**TASK DESCRIPTION**
Restate each of the lines given below, word for word.

++++ MATERIAL

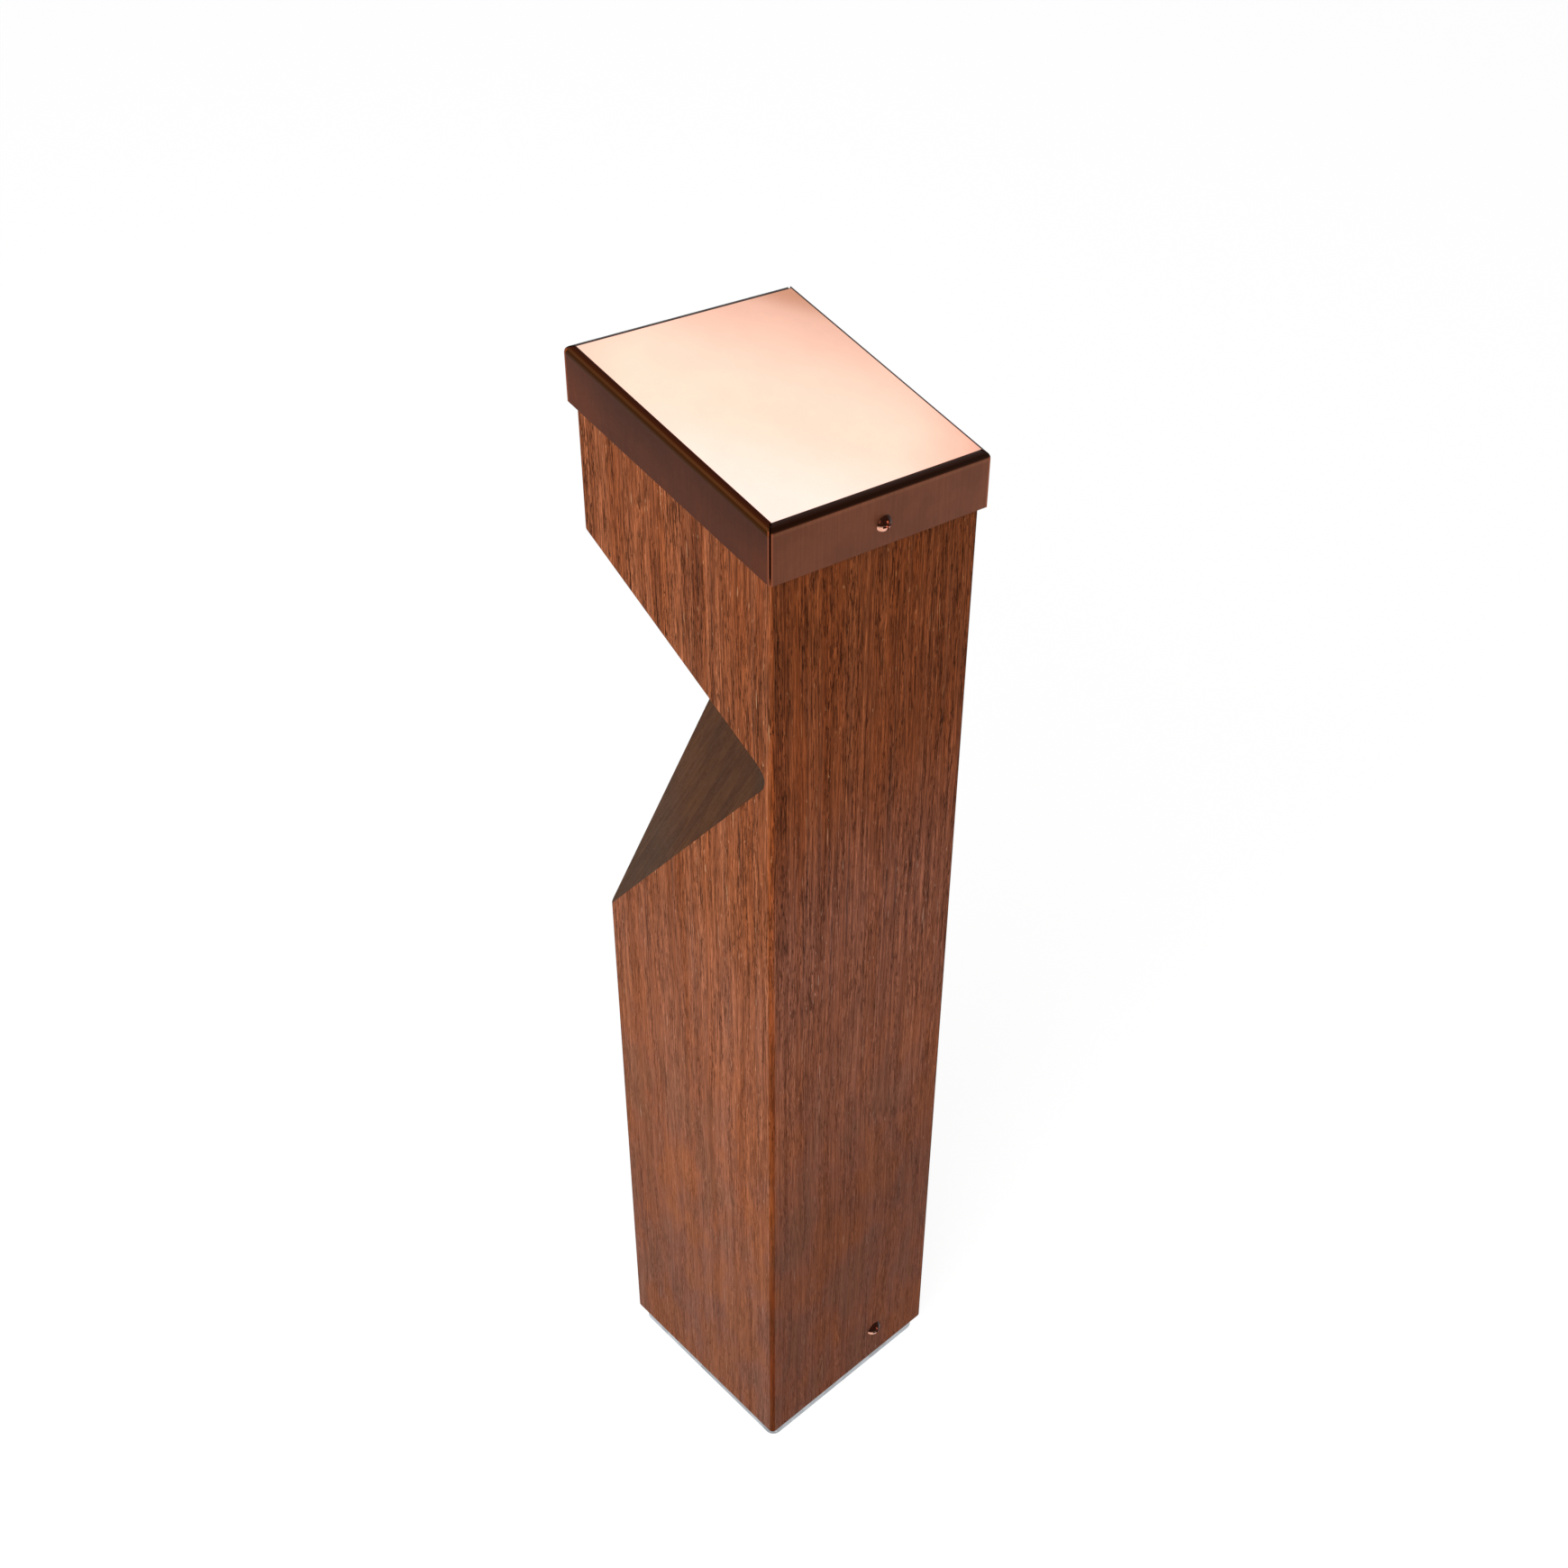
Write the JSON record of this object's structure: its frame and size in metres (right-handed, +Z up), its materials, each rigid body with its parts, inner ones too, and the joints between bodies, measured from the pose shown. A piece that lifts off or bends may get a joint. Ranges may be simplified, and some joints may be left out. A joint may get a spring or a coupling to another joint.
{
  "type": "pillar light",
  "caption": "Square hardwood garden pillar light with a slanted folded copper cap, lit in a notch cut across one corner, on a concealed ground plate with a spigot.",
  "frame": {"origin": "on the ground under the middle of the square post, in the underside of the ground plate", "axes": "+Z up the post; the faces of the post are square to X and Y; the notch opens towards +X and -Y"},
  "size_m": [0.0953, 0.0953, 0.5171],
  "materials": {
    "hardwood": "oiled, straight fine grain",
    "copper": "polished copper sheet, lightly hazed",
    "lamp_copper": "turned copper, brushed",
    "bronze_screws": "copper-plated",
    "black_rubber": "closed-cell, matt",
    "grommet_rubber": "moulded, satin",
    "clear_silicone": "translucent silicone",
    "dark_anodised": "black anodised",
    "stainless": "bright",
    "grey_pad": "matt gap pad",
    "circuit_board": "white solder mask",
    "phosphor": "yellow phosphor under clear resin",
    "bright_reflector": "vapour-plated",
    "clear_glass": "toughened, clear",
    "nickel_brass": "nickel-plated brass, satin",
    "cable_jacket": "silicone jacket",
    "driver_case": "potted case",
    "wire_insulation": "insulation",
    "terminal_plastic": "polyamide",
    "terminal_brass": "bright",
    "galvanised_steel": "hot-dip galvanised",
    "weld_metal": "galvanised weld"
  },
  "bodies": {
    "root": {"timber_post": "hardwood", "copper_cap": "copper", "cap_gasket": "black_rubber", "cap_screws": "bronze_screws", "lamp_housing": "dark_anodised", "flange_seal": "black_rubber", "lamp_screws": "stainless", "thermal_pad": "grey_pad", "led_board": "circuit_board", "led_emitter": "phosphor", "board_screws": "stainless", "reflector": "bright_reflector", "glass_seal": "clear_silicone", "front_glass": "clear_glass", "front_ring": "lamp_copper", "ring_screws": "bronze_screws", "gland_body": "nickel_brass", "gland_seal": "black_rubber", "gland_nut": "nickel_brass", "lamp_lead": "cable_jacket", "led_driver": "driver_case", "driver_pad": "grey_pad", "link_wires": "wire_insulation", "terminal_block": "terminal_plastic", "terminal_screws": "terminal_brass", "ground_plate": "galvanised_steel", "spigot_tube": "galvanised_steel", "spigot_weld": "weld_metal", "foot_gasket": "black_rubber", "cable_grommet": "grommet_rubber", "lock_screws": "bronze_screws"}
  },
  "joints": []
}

++++++++

**ANSWER FOR THIS EXERCISE**
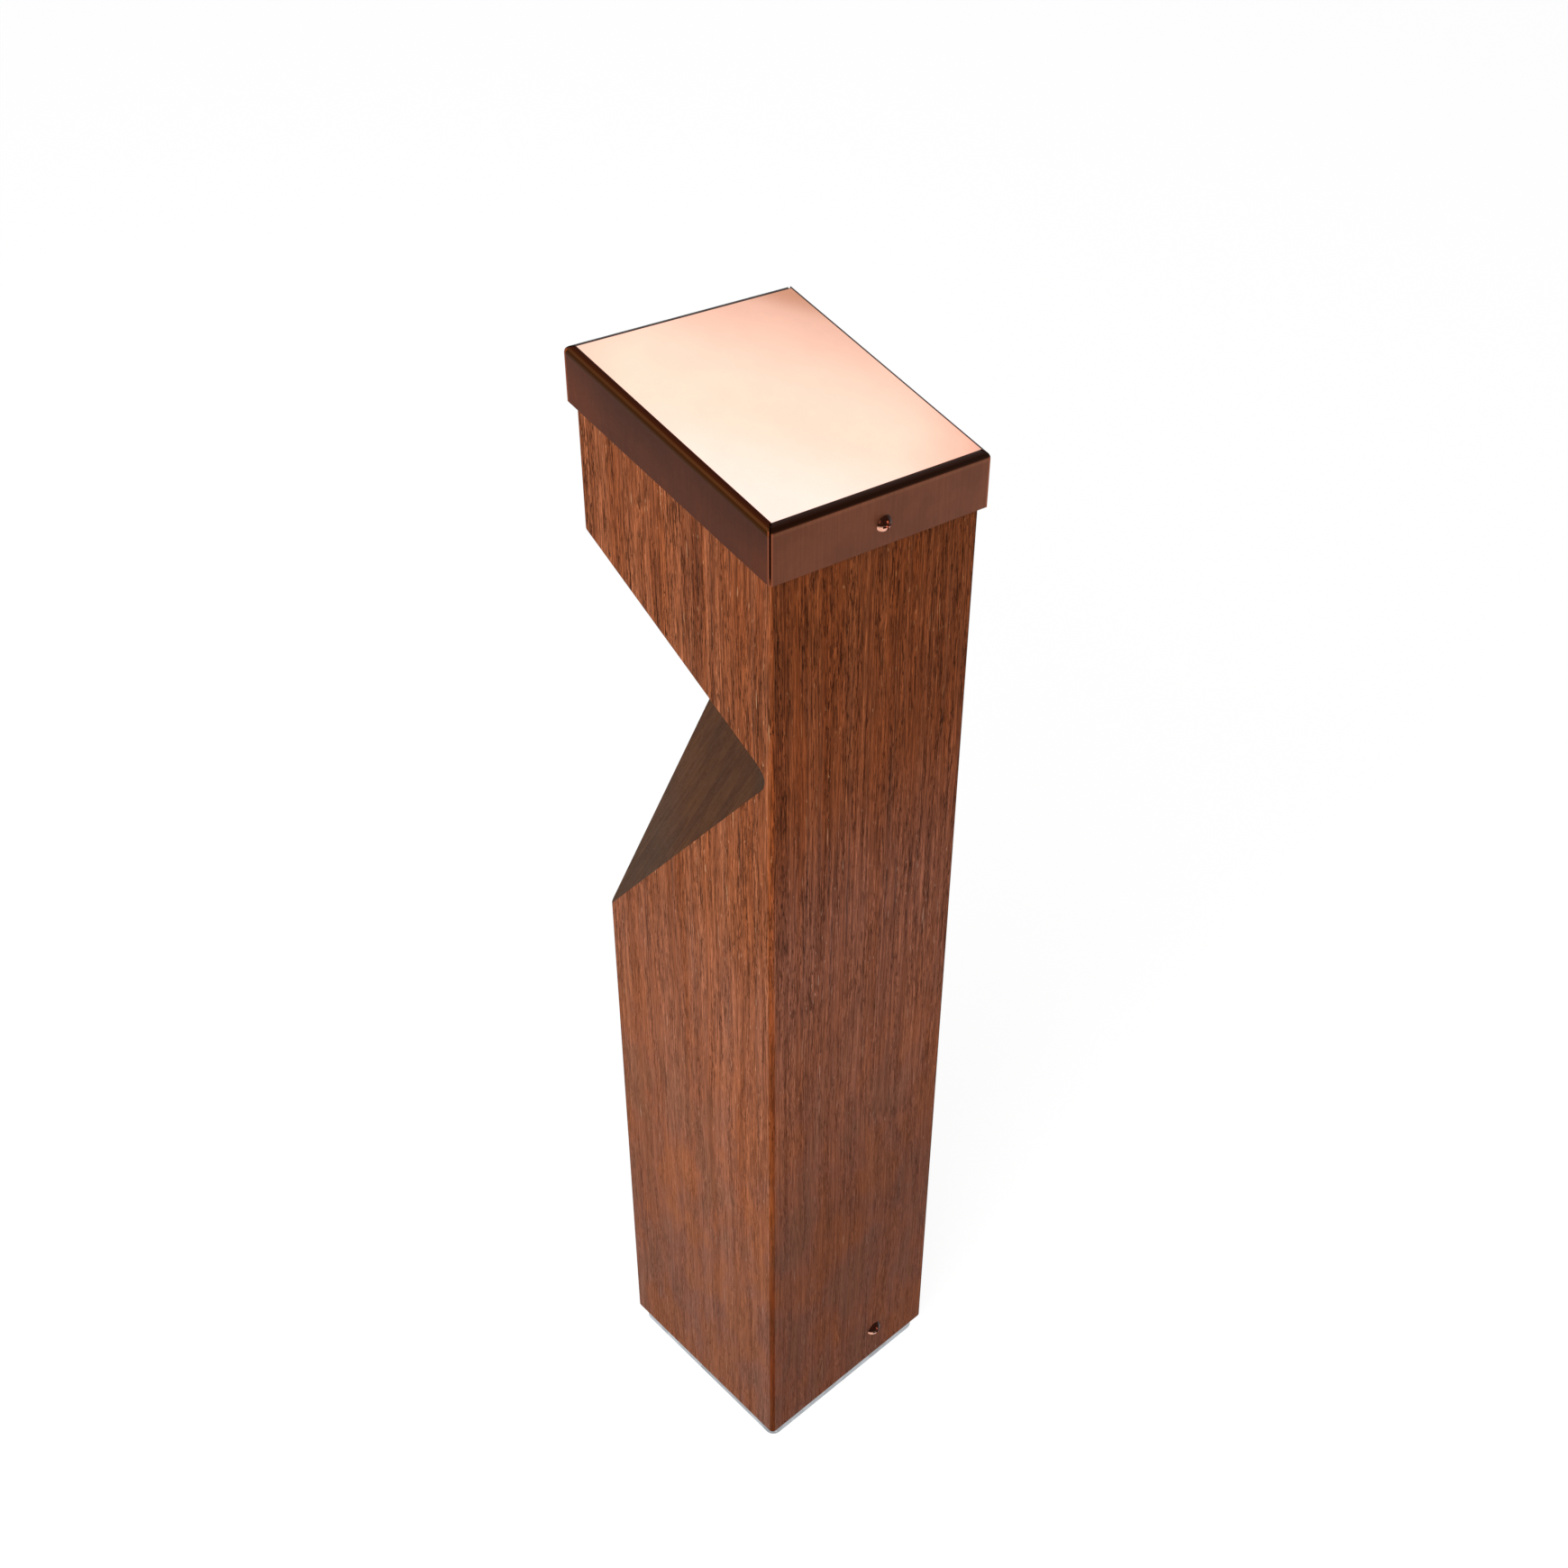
Write the JSON record of this object's structure: its frame and size in metres (right-handed, +Z up), its materials, each rigid body with its parts, inner ones too, and the joints between bodies, measured from the pose shown. A piece that lifts off or bends may get a joint. Ranges may be simplified, and some joints may be left out. A joint may get a spring or a coupling to another joint.
{
  "type": "pillar light",
  "caption": "Square hardwood garden pillar light with a slanted folded copper cap, lit in a notch cut across one corner, on a concealed ground plate with a spigot.",
  "frame": {"origin": "on the ground under the middle of the square post, in the underside of the ground plate", "axes": "+Z up the post; the faces of the post are square to X and Y; the notch opens towards +X and -Y"},
  "size_m": [0.0953, 0.0953, 0.5171],
  "materials": {
    "hardwood": "oiled, straight fine grain",
    "copper": "polished copper sheet, lightly hazed",
    "lamp_copper": "turned copper, brushed",
    "bronze_screws": "copper-plated",
    "black_rubber": "closed-cell, matt",
    "grommet_rubber": "moulded, satin",
    "clear_silicone": "translucent silicone",
    "dark_anodised": "black anodised",
    "stainless": "bright",
    "grey_pad": "matt gap pad",
    "circuit_board": "white solder mask",
    "phosphor": "yellow phosphor under clear resin",
    "bright_reflector": "vapour-plated",
    "clear_glass": "toughened, clear",
    "nickel_brass": "nickel-plated brass, satin",
    "cable_jacket": "silicone jacket",
    "driver_case": "potted case",
    "wire_insulation": "insulation",
    "terminal_plastic": "polyamide",
    "terminal_brass": "bright",
    "galvanised_steel": "hot-dip galvanised",
    "weld_metal": "galvanised weld"
  },
  "bodies": {
    "root": {"timber_post": "hardwood", "copper_cap": "copper", "cap_gasket": "black_rubber", "cap_screws": "bronze_screws", "lamp_housing": "dark_anodised", "flange_seal": "black_rubber", "lamp_screws": "stainless", "thermal_pad": "grey_pad", "led_board": "circuit_board", "led_emitter": "phosphor", "board_screws": "stainless", "reflector": "bright_reflector", "glass_seal": "clear_silicone", "front_glass": "clear_glass", "front_ring": "lamp_copper", "ring_screws": "bronze_screws", "gland_body": "nickel_brass", "gland_seal": "black_rubber", "gland_nut": "nickel_brass", "lamp_lead": "cable_jacket", "led_driver": "driver_case", "driver_pad": "grey_pad", "link_wires": "wire_insulation", "terminal_block": "terminal_plastic", "terminal_screws": "terminal_brass", "ground_plate": "galvanised_steel", "spigot_tube": "galvanised_steel", "spigot_weld": "weld_metal", "foot_gasket": "black_rubber", "cable_grommet": "grommet_rubber", "lock_screws": "bronze_screws"}
  },
  "joints": []
}